>> begin

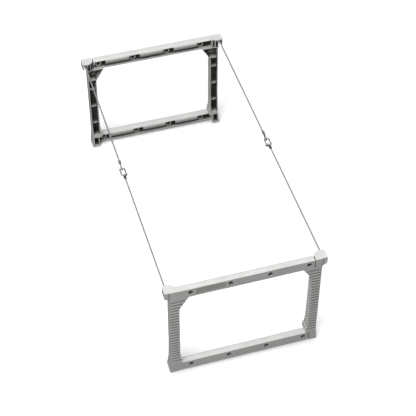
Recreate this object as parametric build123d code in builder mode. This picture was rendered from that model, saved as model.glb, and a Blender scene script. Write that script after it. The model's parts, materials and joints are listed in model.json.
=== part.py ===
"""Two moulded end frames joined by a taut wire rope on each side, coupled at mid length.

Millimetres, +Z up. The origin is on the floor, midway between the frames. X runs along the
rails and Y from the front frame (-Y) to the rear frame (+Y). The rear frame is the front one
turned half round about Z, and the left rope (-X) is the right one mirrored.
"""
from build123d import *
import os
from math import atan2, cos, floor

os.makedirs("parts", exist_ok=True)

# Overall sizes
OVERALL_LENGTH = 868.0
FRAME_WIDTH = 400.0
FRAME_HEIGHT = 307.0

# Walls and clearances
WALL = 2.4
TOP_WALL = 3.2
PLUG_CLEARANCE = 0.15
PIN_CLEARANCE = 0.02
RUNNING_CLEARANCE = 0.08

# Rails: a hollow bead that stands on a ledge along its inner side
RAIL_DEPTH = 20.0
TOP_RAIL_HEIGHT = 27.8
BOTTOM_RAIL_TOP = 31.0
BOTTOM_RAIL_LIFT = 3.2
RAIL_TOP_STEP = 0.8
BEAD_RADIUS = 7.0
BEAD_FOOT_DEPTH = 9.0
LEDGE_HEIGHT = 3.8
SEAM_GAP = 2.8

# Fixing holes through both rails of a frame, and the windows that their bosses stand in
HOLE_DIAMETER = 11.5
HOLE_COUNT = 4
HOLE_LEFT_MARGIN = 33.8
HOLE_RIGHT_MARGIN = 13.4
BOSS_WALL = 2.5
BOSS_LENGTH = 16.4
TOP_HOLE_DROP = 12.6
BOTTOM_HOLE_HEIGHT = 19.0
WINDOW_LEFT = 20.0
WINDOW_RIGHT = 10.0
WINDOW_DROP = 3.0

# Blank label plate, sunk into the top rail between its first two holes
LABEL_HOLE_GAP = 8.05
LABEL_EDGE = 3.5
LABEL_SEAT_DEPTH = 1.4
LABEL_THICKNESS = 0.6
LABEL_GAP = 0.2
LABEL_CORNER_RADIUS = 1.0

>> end
>> begin

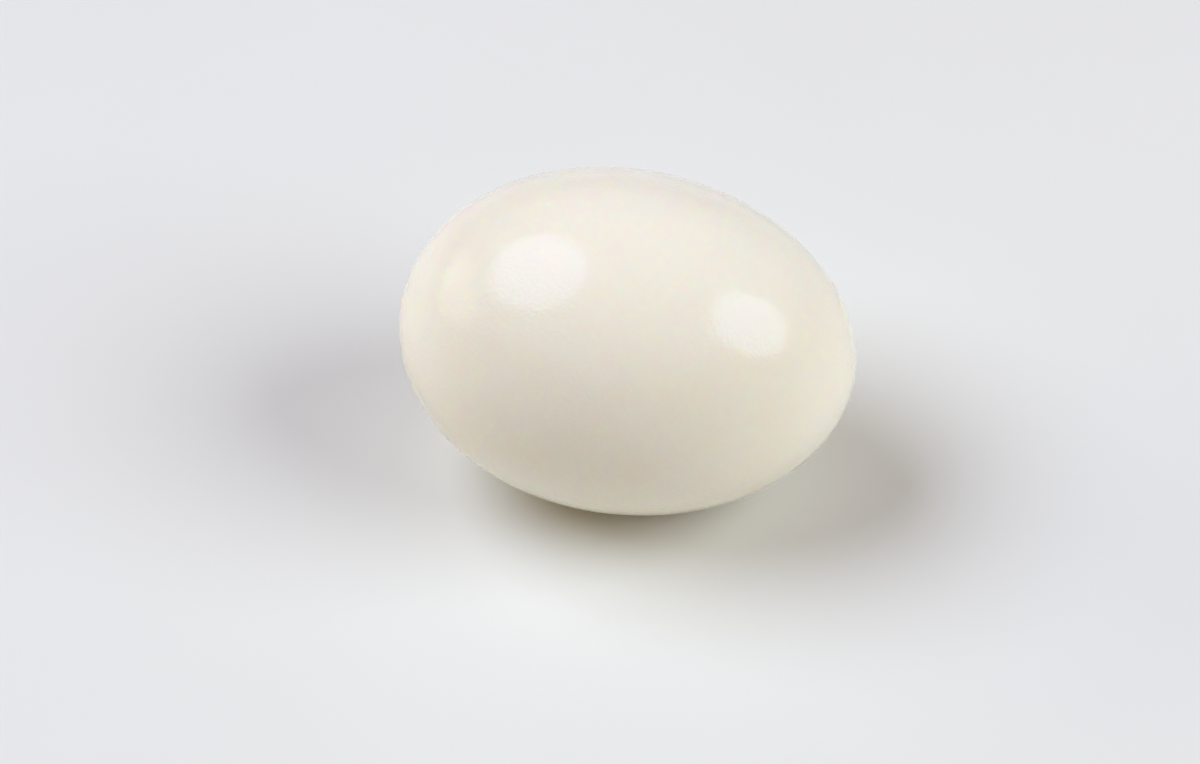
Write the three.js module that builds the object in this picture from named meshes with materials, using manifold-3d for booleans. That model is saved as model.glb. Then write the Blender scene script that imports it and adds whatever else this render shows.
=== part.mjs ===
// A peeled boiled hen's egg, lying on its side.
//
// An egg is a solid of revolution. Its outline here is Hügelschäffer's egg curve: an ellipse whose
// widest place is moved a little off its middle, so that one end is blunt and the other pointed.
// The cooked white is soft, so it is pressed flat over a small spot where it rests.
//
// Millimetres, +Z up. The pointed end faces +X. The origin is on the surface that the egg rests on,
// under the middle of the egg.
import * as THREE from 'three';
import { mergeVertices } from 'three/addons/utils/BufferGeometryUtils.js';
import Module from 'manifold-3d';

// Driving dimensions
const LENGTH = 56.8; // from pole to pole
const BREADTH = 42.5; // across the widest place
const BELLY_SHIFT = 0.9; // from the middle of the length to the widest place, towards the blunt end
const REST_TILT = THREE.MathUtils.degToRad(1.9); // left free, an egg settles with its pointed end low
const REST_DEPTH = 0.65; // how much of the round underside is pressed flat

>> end
>> begin

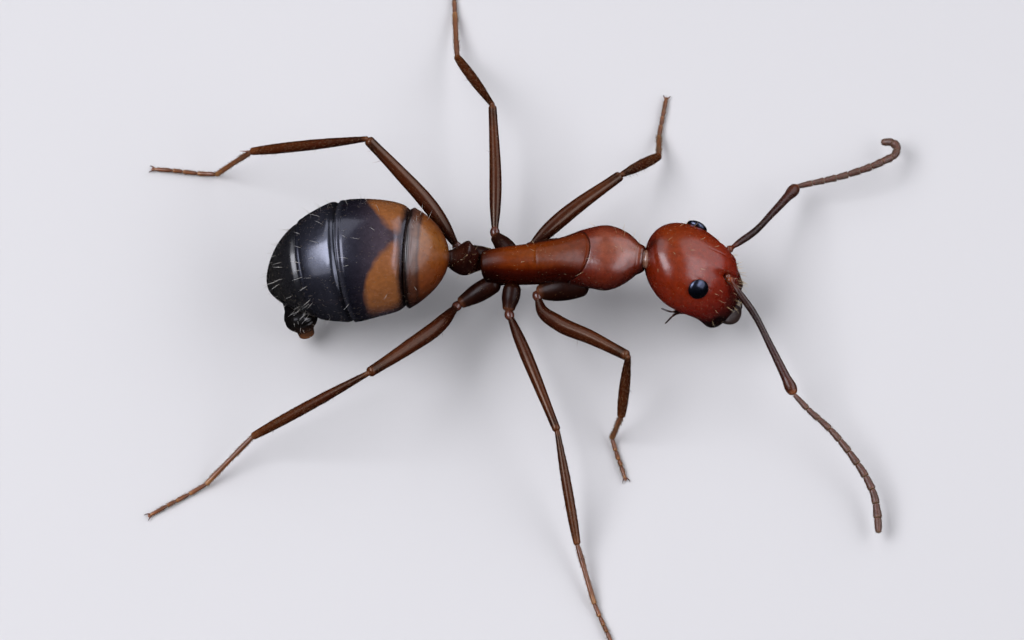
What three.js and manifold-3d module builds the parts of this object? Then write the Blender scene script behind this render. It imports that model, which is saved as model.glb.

>> end

EXERCISE DETAILS => Wherever a line in the data above holds "script", copy that line.

OUTPUT FOR THIS TASK =>
Recreate this object as parametric build123d code in builder mode. This picture was rendered from that model, saved as model.glb, and a Blender scene script. Write that script after it. The model's parts, materials and joints are listed in model.json.
Write the three.js module that builds the object in this picture from named meshes with materials, using manifold-3d for booleans. That model is saved as model.glb. Then write the Blender scene script that imports it and adds whatever else this render shows.
What three.js and manifold-3d module builds the parts of this object? Then write the Blender scene script behind this render. It imports that model, which is saved as model.glb.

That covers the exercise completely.